Look through the data below. Show each line where the string "from" occurs.

start

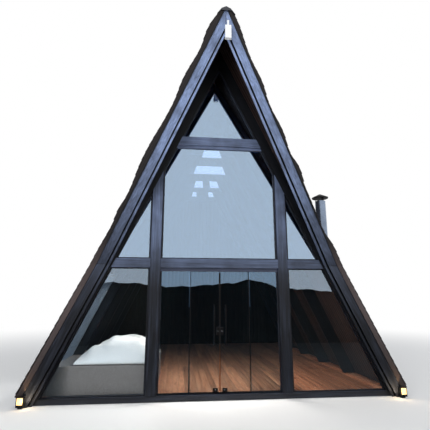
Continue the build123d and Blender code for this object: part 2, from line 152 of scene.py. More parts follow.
def mixColour(tree, share, first, second, blend="MIX"):
    settings = {"data_type": "RGBA", "blend_type": blend}
    return addNode(tree, "ShaderNodeMix", settings, {0: share, 6: first, 7: second}).outputs[2]


def boardTone(tree):
    # the number from 0 to 1 that the Geometry Nodes trees leave on each board or tab
    return addNode(tree, "ShaderNodeAttribute", {"attribute_name": "tone"}).outputs["Fac"]


def startMaterial(name, values):
    material = bpy.data.materials.new(name)
    material.use_nodes = True
    tree = material.node_tree
    shader = tree.nodes["Principled BSDF"]
    for socket, value in values.items():
        shader.inputs[socket].default_value = value
    place = addNode(tree, "ShaderNodeTexCoord").outputs["Object"]
    return material, tree, shader, place


def addBump(tree, shader, height, strength, distance):
    bump = addNode(tree, "ShaderNodeBump", {}, {"Height": height, "Strength": strength, "Distance": distance})
    tree.links.new(bump.outputs[0], shader.inputs["Normal"])


def mixSurfaces(tree, output, share, first, second):
    mixer = addNode(tree, "ShaderNodeMixShader", {}, {0: share, 1: first, 2: second})
    tree.links.new(mixer.outputs[0], tree.nodes[output].inputs["Surface"])


# Materials

noiseSpan = (0.3, 0.7)          # nearly all values of a noise texture lie between these
glossSpread = (-0.06, 0.1)      # how far a finish is glossier and duller than its roughness says
upright = (0, radians(90), 0)
level = (0, 0, 0)
frontToBack = (0, 0, radians(90))
slopeTurn = {-1: (0, slope, 0), 1: (0, -slope, 0)}


def unevenGloss(tree, shader, pattern, roughness):
    low, high = glossSpread
    gloss = remap(tree, pattern, *noiseSpan, roughness + low, roughness + high)
    tree.links.new(gloss, shader.inputs["Roughness"])


def alongBoard(tree, place, turn, jump):
    # the place turned along the board, moved on by the board's tone so that no two are alike
    shift = scaleVector(tree, jump, boardTone(tree))
    spot = addNode(tree, "ShaderNodeVectorMath", {"operation": "ADD"}, {0: place, 1: shift}).outputs[0]
    return mapPlace(tree, spot, Rotation=turn)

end

◆ **Expected output**
Continue the build123d and Blender code for this object: part 2, from line 152 of scene.py. More parts follow.
    # the number from 0 to 1 that the Geometry Nodes trees leave on each board or tab